Le terme d’intégration partage avec d’autres termes à la mode la caractéristique de ne pas être défini clairement, de ne pas être définissable. En économie, il désigne l’imbrication plus ou moins étroite des économies de deux pays ou plus qui se différencie des relations interétatiques «normales». L’intégration peut naturellement être renforcée ou faire l’objet d’une promotion systématique et être donc utilisée comme un instrument politique.
La notion d’«intégration économique» a été adoptée depuis l’entrée dans le débat politique des pères du Traité de Rome (traité instituant la CEE), en particulier de Jean Monnet. Il existe depuis assez longtemps une intégration économique entre les Etats-Unis et le Canada ou entre l’Allemagne et l’Autriche. Souvent les grands dominent l’économie des petits, ce qui est ressenti comme une mainmise et suscite une opposition.
La caractéristique commune à toutes les formes d’intégration économique est qu’elles ont une signification politique. L’intégration économique de l’UE vise l’objectif politique de la création d’un Etat. Dans le Préambule du Traité de Rome (1957)s’exprime la volonté d’«établir les fondements d’une union sans cesse plus étroite entre les peuples européens». L’idée que l’intégration économique n’était qu’une étape sur la voie de la création d’un Etat fédéral européen faisait partie du credo de Jean Monnet et de ses réseaux. Pour eux, les peuples européens constituaient une unité naturelle, un groupe d’Etats et d’ethnies auquel manquait encore une organisation adéquate pour devenir un seul Etat et un seul peuple.
Heureusement que l’histoire ne s’est pas déroulée telle que le souhaitaient les pères fondateurs groupés autour de Jean Monnet qui n’avaient pas approfondi la question.
Il existait à l’époque de nombreuses contradictions et absurdités qu’on a du mal à comprendre aujourd’hui. Mentionnons un seul exemple: La Grande-Bretagne participa aux négociations sur la création de la CEE, se retira avant leur achèvement, contribua activement à la fondation de l’AELE pour, quelques mois après, déposer une demande d’adhésion à la CEE. Comment comprendre cette attitude?

Documentation

Les lignes qui suivent sont fondées sur des documents faisant partie de l’importante collection «Documents diplomatiques suisses» qui ont été rassemblés en collaboration avec les Archives fédérales et couvrent la période commençant en 1848. Le travail a débuté en 1979 et devrait être achevé dans quelques années. Il s’agit de procès-verbaux de séances du Conseil fédéral, de rapports et de lettres des représentations diplomatiques, de notes et surtout d’exposés présentés lors de conférences des ambassadeurs. Au cours de ces réunions régulières, les conseillers fédéraux ou les hauts fonctionnaires informaient les diplomates. Les documents concernent avant tout la politique étrangère et étaient classés «confidentiels» ou «strictement confidentiels». Depuis peu, ils sont accessibles dans une banque de données et chacun peut les consulter directement sur Internet en indiquant les numéros des documents. Ainsi, si vous tapez www.dodis.ch/30270 et cliquez sur le document recherché, vous voyez s’afficher l’entretien au cours duquel, en 1961, de Gaulle et Hans Schaffner parlèrent de la situation politique de l’Allemagne et de l’intégration européenne. On peut ainsi se ­plonger directement dans l’histoire d’une manière authentique qui n’est pas possible aujourd’hui en politique. Il faut en savoir gré aux initiateurs de cette documentation et à leurs collaborateurs.

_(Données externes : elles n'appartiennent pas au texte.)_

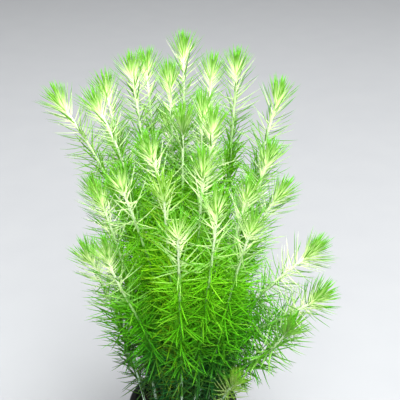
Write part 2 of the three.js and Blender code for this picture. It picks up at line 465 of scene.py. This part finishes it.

La politique d’intégration de la Suisse

En 1947, les 17 pays d’Europe occidentale fondèrent l’Organisation européenne de coopération économique (OECE). La Yougoslavie en faisait également partie. Dans le cadre de cette organisation, la diplomatie suisse se prononça en faveur de la création d’une zone de libre-échange pour tous les pays d’Europe occidentale dans laquelle ils pourraient collaborer en tant que nations souveraines. Les travaux démarrèrent positivement. Les opérations de paiement, qui avaient été interrompues pendant la guerre, furent rétablies, la circulation des capitaux fut de nouveau possible et les barrières douanières furent supprimées peu à peu. Les efforts d’une minorité de 6 pays pour créer une association séparée dotée d’institutions supranationales – la CEE – furent considérés par beaucoup comme «séparatiste» et «discriminatoire». Peter Thorneycroft, président de la Chambre du Commerce britannique déclara, en 1956: «No fine words would disguise the reality of a discriminatory bloc, in the heart of industrial Europe, promoting its own internal trade at the expense of trade with other countries in the free world.»2 (Il n’est pas possible de masquer avec des euphémismes l’existence, au cœur de l’Europe industrielle, d’un bloc discriminatoire promouvant son commerce intérieur aux dépens du commerce avec d’autres pays du monde libre.)
La plupart des pays d’Europe occidentale préféraient la collaboration entre Etats souverains jouissant des mêmes droits, telle qu’elle avait commencé au sein de l’OECE. Lorsque cela devint impossible, une petite zone de libre-échange comprenant 7 pays, l’AELE, fut créée.

Hans Schaffner

Qui furent les acteurs de la politique suisse d’intégration? Qui a déterminé la «politique européenne» à l’époque? Il n’y avait pas encore de votations sur le sujet qui auraient pu fournir des orientations. Les médias et les partis ne s’intéressaient guère à la question, contrairement à aujourd’hui.
Ceux qui s’y intéressent aujourd’hui tombent sur l’expression «politique de la Division du commerce» ou sur le nom de Hans Schaffner. On le qualifie parfois de «père de l’AELE» et d’adversaire de Jean Monnet. Il a grandi dans le canton d’Argovie et était membre du Parti libéral-démocratique (PLR). En 1941, le Conseil fédéral le nomma chef de l’Economie de guerre où il collabora avec Friedrich Traugott Wahlen et Jean Hotz.3 Professeur à l’EPFZ, Wahlen organisa l’extension des cultures (Plan Wahlen) qui devait garantir l’approvisionnement alimentaire de la population. Jean Hotz était responsable des accords commerciaux avec l’étranger. Cette équipe de l’Administration fédérale était principalement chargée d’assurer l’approvisionnement indispensable en matières premières et en carburants, avant tout en charbon et en pétrole dont la Suisse était dépourvue. Elle assura essentiellement la survie économique de la Suisse à une époque difficile, lorsque le pays était pris en étau entre les puissances de l’Axe.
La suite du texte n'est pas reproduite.